Early in life, I was labeled as an organizer. Now, whether I was actually “born” an organizer or just have this compulsion to Put Things In Order because of the pressures of Fundamentalism, I will never know. Regardless, I have sorted my existence to perfection, for better or for worse.
People have said things to me over the years (and by people I mean acquaintances, and by acquaintances I mean people from various small groups) like, “you’re so organized”, “you’ve turned out so well”, “well it wasn’t all bad, was it?” I smile and nod and tell the voice in my head, whispering to me in Gollum-like tones “we didn’t have a choice, did we?”
The truth is, I’ve lost a lot. Despite my accounting, and calculating, and sorting, and organizing, things are missing. It’s like a phantom limb. A nameless thing I carry with me. Perhaps we all have these phantom limbs. The choices and decisions we could have made or the things we lost to chance or poverty or wealth.
I once made a list of things I’d lost in a McSweeny-style attempt to poke fun at some of the things I didn’t experience as a teen. Several times since I wrote that first draft more than two years ago I’ve attempted to revise it into something that doesn’t read like a depressing list of every piece of pop culture in the 90s – boy bands, choker necklaces, MTV – sprinkled with some just truly dark shit – frivolity, questions, myself. It’s interesting to look at this list and recognize that these are things people long to abandon while I longed to just participate.
At this point you may be thinking, “but do these late-90s pop culture things really they matter?” They probably don’t in the grand scheme of history and the larger cultural forces that are currently trying to gut our democracy. And yet. These are the things that bind people together. These are the references that create fast friends. They are conversation anchors. These are the little things life is made of. We measure our lives in pop culture references.
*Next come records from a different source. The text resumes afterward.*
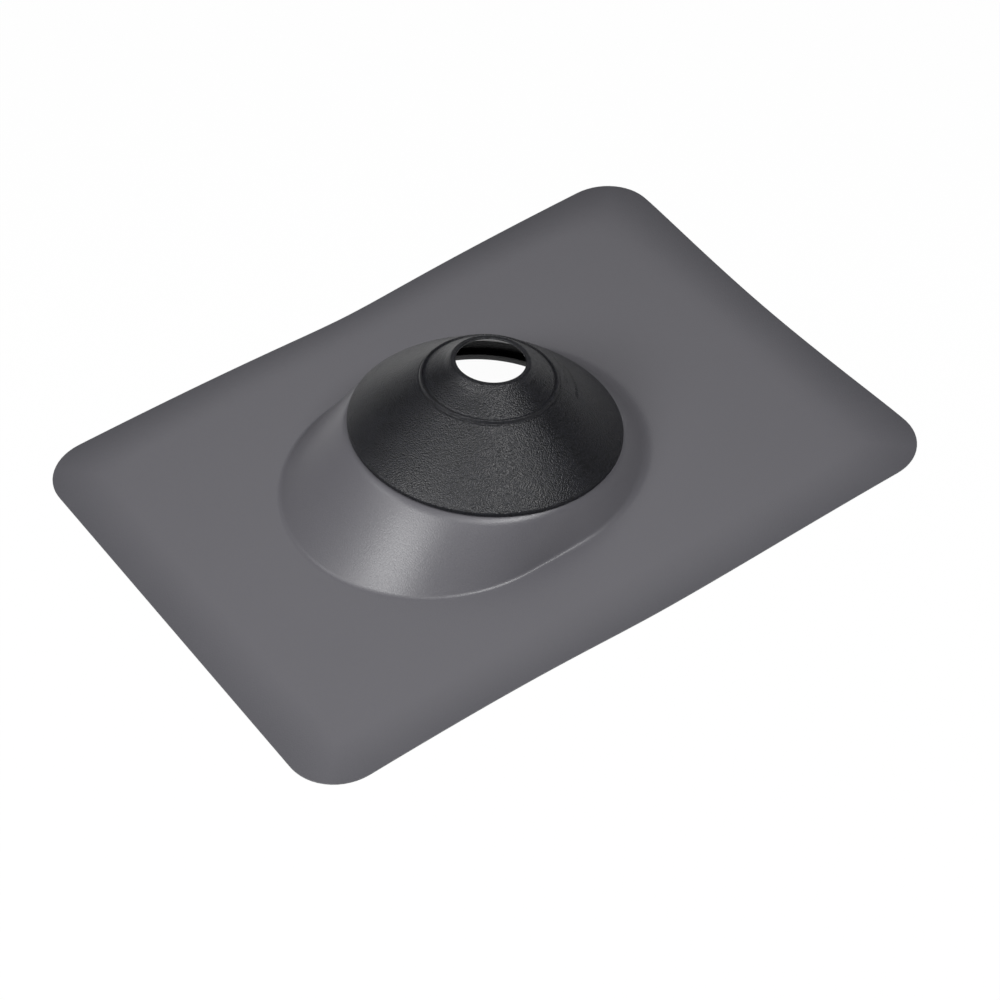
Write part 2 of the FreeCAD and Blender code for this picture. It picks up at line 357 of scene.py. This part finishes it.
rubber = {
    "black": (0.0012, 0.0013, 0.0022, 1),
    # the lighter colour, for dust and for the painted light on pebble tops
    "dustyAndLitTops": (0.0112, 0.0119, 0.0178, 1),
    "specular": 0.40,
    "roughness": 0.38,
    "grainSize": 0.00060,
    "grainHeight": 0.00017,
    "smoothness": 0.35,          # of the pebbles
    "fineSize": 0.0004, "fineShare": 0.10,
    # dusty patches and painted shade: a base and a cloud of dust, and the pebbles that stand above their
    # level painted lighter, so the hollows between them are painted darker
    "dustBase": 0.1, "cloudSize": 0.02, "cloudShare": 0.6, "cloudGloss": 0.12,
    "pebbleShadeLevel": 0.6, "pebbleShadeShare": 1.6,
}


def makeRubber(look):
    material, tree = newMaterial("blackRubber")
    place = tree.add("TexCoord").out("Object")
    cells = tree.add("TexVoronoi", {"feature": "SMOOTH_F1"}, Vector=place, Scale=1 / look["grainSize"],
                     Smoothness=look["smoothness"]).out("Distance")
    pebble = 1 - cells
    fine = noise(tree, place, look["fineSize"], 0.0)
    cloud = noise(tree, place, look["cloudSize"], 3.0)
    grain = pebble + fine * look["fineShare"]
    # dust in a cloud, and painted shade: pebble tops lighter, the hollows between pebbles darker
    dustAndPebbleShade = (cloud * look["cloudShare"] + look["dustBase"]
            + (pebble - look["pebbleShadeLevel"]) * look["pebbleShadeShare"]).clamped()
    shade = blended(tree, dustAndPebbleShade, look["black"], look["dustyAndLitTops"])
    bump = tree.add("Bump", None, Height=grain, Distance=look["grainHeight"], Strength=1.0).out(0)
    worn = look["roughness"] + (cloud - 0.5) * look["cloudGloss"]
    shader = tree.add("BsdfPrincipled", None, Base_Color=shade, Roughness=worn,
                      Specular_IOR_Level=look["specular"], Normal=bump)
    tree.add("OutputMaterial", None, shader.out())
    return material


collar = {
    "around": 448,               # faces round the collar
    "roundingSteps": 4,
    "coneRows": 54,
    "pathRadius": 0.040,         # the circle that the section runs along
    "rim": (0.0598, 0.0017), "rimRounding": 0.0011,
    "beadFoot": (0.0307, 0.02537),
    "bulge": 0.0014,             # how far the cone's lower part swells
    "bulgeReach": 0.008,
    # radius, height above the seat, rounding: under the cone, from the ledge out to the rim
    "below": [(0.0480, -0.0020, 0.0004), (0.0530, -0.0020, 0.0004), (0.0530, -0.00065, 0.0001),
              (0.05015, -0.00065, 0.0001), (0.05015, 0.0, 0.0001), (0.0598, 0.0, 0.0004)],
    # from the bead in over the lip and back down inside
    "above": [(0.03015, 0.02555, 0.0004), (0.02970, 0.02690, 0.0005), (0.02890, 0.02735, 0.0005),
              (0.02845, 0.02650, 0.0003), (0.0276, 0.02735, 0.0006), (0.0223, 0.03105, 0.0150),
              (0.0196, 0.03325, 0.0050), (0.0171, 0.0362, 0.0011), (0.0150, 0.0362, 0.00045),
              (0.0150, 0.0355, 0.0003), (0.0285, 0.0242, 0.0010), (0.0515, 0.00570, 0.0005),
              (0.0515, 0.0011, 0.0003), (0.0480, 0.0011, 0.0004)],
    # thin raised arcs: radius at the first angle, radius at the second, both angles, height, width
    "arcs": [(0.03350, 0.03690, -31.0, 9.0, 0.00045, 0.00045),
             (0.03840, 0.03790, -39.0, 9.0, 0.00050, 0.00045),
             (0.0480, 0.0483, -121.0, -91.0, 0.00016, 0.00050),
             (0.0514, 0.0502, -116.0, -100.0, 0.00014, 0.00050)],
    "arcFade": 5,                # degrees over which an arc fades at its ends
    "waveSize": 0.016, "waveHeight": 0.00018,
}


def collarSection(look):
    # corners of the half section: radius, height, rounding and whether it faces outwards
    (rimRadius, rimHeight), (beadRadius, beadHeight) = look["rim"], look["beadFoot"]
    corners = [(*corner, 0.0) for corner in look["below"]]
    corners.append((rimRadius, rimHeight, look["rimRounding"], 0.0))
    rows = look["coneRows"]
    for row in range(2, rows + 1):
        share = row / rows
        run = share * (rimRadius - beadRadius)
        swell = look["bulge"] * (1 - math.exp(-run / look["bulgeReach"])) * (1 - share)
        corners.append((rimRadius - run, rimHeight + share * (beadHeight - rimHeight) + swell, 0.0, 1.0))
    return corners + [(*corner, 0.0) for corner in look["above"]]


def raisedArc(radius, turn, arc, fade):
    # a thin ridge on the cone that fades out at both its ends
    first, last, start, end, height, width = arc
    middle = first + (turn - math.radians(start)) * ((last - first) / math.radians(end - start))
    off = (radius - middle) / width
    ridge = (off * off * -1).math("EXPONENT") * height
    begins = ((turn - math.radians(start)) / math.radians(fade)).clamped()
    return ridge * begins * ((math.radians(end) - turn) / math.radians(fade)).clamped()


def makeCollarTree(look):
    group = bpy.data.node_groups.new("collarMoulding", "GeometryNodeTree")
    face = group.interface
    face.new_socket("Geometry", in_out="INPUT", socket_type="NodeSocketGeometry")
    sockets = {}
    for name, kind in (("Around", "Int"), ("Rounding steps", "Int"), ("Seat", "Vector"),
                       ("Tilt", "Float"), ("Path radius", "Float"), ("Wave size", "Float"),
                       ("Wave height", "Float"), ("Finish", "Material")):
        socket = face.new_socket(name, in_out="INPUT", socket_type="NodeSocket" + kind)
        sockets[name] = socket.identifier
    face.new_socket("Geometry", in_out="OUTPUT", socket_type="NodeSocketGeometry")
    tree = Tree(group, "GeometryNode")
    given = tree.add("GroupInput")
    section = tree.add("MeshToCurve", None, given.out("Geometry")).out()
    rounding = tree.add("InputNamedAttribute", {"data_type": "FLOAT"}, "rounding").out("Attribute")
    rounded = tree.add("FilletCurve", {"mode": "POLY"}, section, given.out("Rounding steps"),
                       rounding, True).out()
    path = tree.add("CurvePrimitiveCircle", None, Resolution=given.out("Around"),
                    Radius=given.out("Path radius")).out()
    inward = tree.add("CurveToMesh", None, Curve=path, Profile_Curve=rounded).out()
    turned = tree.add("FlipFaces", None, inward).out()
    # relief on the outside, along the normal
    place = tree.add("InputPosition").out()
    axes = tree.add("SeparateXYZ", None, place)
    x, y = axes.out("X"), axes.out("Y")
    radius, turn = (x * x + y * y) ** 0.5, y.math("ARCTAN2", x)
    outside = tree.add("InputNamedAttribute", {"data_type": "FLOAT"}, "outside").out("Attribute")
    wave = noise(tree, place, given.out("Wave size"), 1.0)
    relief = (wave - 0.5) * given.out("Wave height")
    for arc in look["arcs"]:
        relief = relief + raisedArc(radius, turn, arc, look["arcFade"])
    normal = tree.add("InputNormal").out()
    lift = tree.add("VectorMath", {"operation": "SCALE"}, normal, Scale=relief * outside).out()
    shaped = tree.add("SetPosition", None, turned, Offset=lift).out()
    lean = tree.add("CombineXYZ", None, 0.0, given.out("Tilt"), 0.0).out()
    placed = tree.add("Transform", None, shaped, given.out("Seat"), lean).out()
    smooth = tree.add("SetShadeSmooth", None, placed).out()
    real = tree.add("RealizeInstances", None, smooth).out()
    done = tree.add("SetMaterial", None, real, Material=given.out("Finish")).out()
    tree.add("GroupOutput", None, done)
    return group, sockets


def makeCollar(look):
    corners = collarSection(look)
    mesh = bpy.data.meshes.new("collarMoulding")
    count = len(corners)
    mesh.from_pydata([(r - look["pathRadius"], -h, 0) for r, h, _, _ in corners],
                     [(k, (k + 1) % count) for k in range(count)], [])
    for name, column in (("rounding", 2), ("outside", 3)):
        layer = mesh.attributes.new(name, "FLOAT", "POINT")
        layer.data.foreach_set("value", [corner[column] for corner in corners])
    piece = bpy.data.objects.new("collarMoulding", mesh)
    bpy.context.collection.objects.link(piece)
    group, sockets = makeCollarTree(look)
    turned = piece.modifiers.new("moulding", "NODES")
    turned.node_group = group
    for name, value in (("Around", look["around"]), ("Rounding steps", look["roundingSteps"]),
                        ("Seat", flashing["seat"]), ("Tilt", math.radians(flashing["tilt"])),
                        ("Path radius", look["pathRadius"]), ("Wave size", look["waveSize"]),
                        ("Wave height", look["waveHeight"]), ("Finish", makeRubber(rubber))):
        turned[sockets[name]] = value
    settle(piece, 60)
    return piece


collarPiece = makeCollar(collar)
print("moulded the collar", len(collarPiece.data.polygons), "faces")

for piece, node, slot in ((sheetPiece, "flashing_base", "coated_metal"),
                          (collarPiece, "pipe_collar", "black_rubber")):
    piece.data.validate()
    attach(piece, "root")
    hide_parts(node)
    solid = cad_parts[node].data
    solid.materials.clear()
    solid.materials.append(piece.data.materials[0])
print("set the pieces on the frame")


# floor, background, lights and camera

studio = {
    "floorSize": 12.0,
    "floorShade": (0.8, 0.8, 0.8, 1),
    "white": (1, 1, 1, 1),
    "floorGlow": 0.97,
    "skyStrength": 0.100,
    "lamps": [
        # name, azimuth, elevation, distance, width, height, watts
        ("leftSoftbox", 150, 50, 1.1, 0.4, 0.24, 1.84),
        ("fillSoftbox", -143, 66, 1.1, 0.32, 0.18, 0.72),
        ("frontSoftbox", -96, 59, 1.1, 0.34, 0.14, 3.50),
        ("glintSoftbox", -70, 52, 1.1, 0.19, 0.3, 4.09),
        ("mirrorSoftbox", 59, 50, 1.2, 0.8, 0.8, 1.60),
        ("lowleftSoftbox", -170, 40, 1.2, 0.5, 0.3, 7.99),
    ],
}


def makeFloor(look):
    bpy.ops.mesh.primitive_plane_add(size=look["floorSize"])
    floor = bpy.context.object
    floor.name = "studioFloor"
    material, tree = newMaterial("studioFloor")
    ray = tree.add("LightPath")
    # white where the camera, gloss or glass sees it, plain for light
    seen = (ray.out("Is Camera Ray") + ray.out("Is Glossy Ray")
            + ray.out("Is Transmission Ray")).clamped()
    glow = tree.add("Emission", None, Color=look["white"], Strength=1.0).out()
    matte = tree.add("BsdfDiffuse", None, Color=look["floorShade"]).out()
    shown = tree.add("MixShader", None, seen * look["floorGlow"], matte, glow).out()
    tree.add("OutputMaterial", None, shown)
    floor.data.materials.append(material)


def makeSky(look):
    world = bpy.data.worlds.new("studioSky")
    bpy.context.scene.world = world
    world.use_nodes = True
    tree = Tree(world.node_tree, "ShaderNode")
    sky = tree.add("Background", None, Color=look["white"], Strength=look["skyStrength"])
    tree.add("OutputWorld", None, sky.out())


def makeLamps(look):
    for name, azimuth, elevation, distance, width, height, watts in look["lamps"]:
        turn, rise = math.radians(azimuth), math.radians(elevation)
        away = Vector((math.cos(turn) * math.cos(rise), math.sin(turn) * math.cos(rise),
                       math.sin(rise)))
        lamp = bpy.data.lights.new(name, "AREA")
        lamp.shape, lamp.energy = "RECTANGLE", watts
        lamp.size, lamp.size_y = width, height
        lampObject = bpy.data.objects.new(name, lamp)
        lampObject.location = away * distance
        lampObject.rotation_euler = away.to_track_quat("Z", "Y").to_euler()
        bpy.context.collection.objects.link(lampObject)


camera = {
    "place": (-0.490718, -0.817572, 0.961339),
    "turn": (43.88476, 3.37529, -34.84592),
    "lens": 111.9266, "clipEnd": 20,
}


def makeCamera(look):
    lens = bpy.data.cameras.new("boothCamera")
    lens.lens = look["lens"]
    lens.clip_end = look["clipEnd"]
    eye = bpy.data.objects.new("boothCamera", lens)
    eye.location = look["place"]
    eye.rotation_euler = Euler([math.radians(angle) for angle in look["turn"]])
    bpy.context.collection.objects.link(eye)
    bpy.context.scene.camera = eye


makeFloor(studio)
makeSky(studio)
makeLamps(studio)
makeCamera(camera)
bpy.context.scene.view_settings.view_transform = "Standard"
print("set the studio")
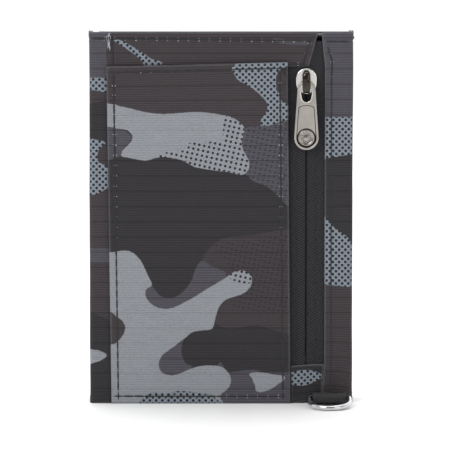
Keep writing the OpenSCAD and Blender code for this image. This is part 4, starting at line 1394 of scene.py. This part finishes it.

Yes, I could very easily make a list of things I’ve gained. I could easily list out for you the benefits of my whole deconstruction process, but I’m not. One of the things my first therapist encouraged me to do was to acknowledge my grief. It’s easy to say that these everyday losses don’t matter and for the longest time I told my self to be grateful for all that I have while ignoring all the losses. It wasn’t until I started grieving what I’d lost, however, that I learned to really appreciate what I have.
I was taught that “this world is not my home, I’m just passing through. My treasures are laid up, somewhere beyond the blue. … and I can’t feel at home in this world anymore.” It was a call to shun the world and everything in it. I’ve swapped this philosophy for another that says, “We're only tourists in this life. Only tourists but the view is nice. … Everybody’s coming to my house.” And while you’re here, you can teach me all about the Backstreet Boys.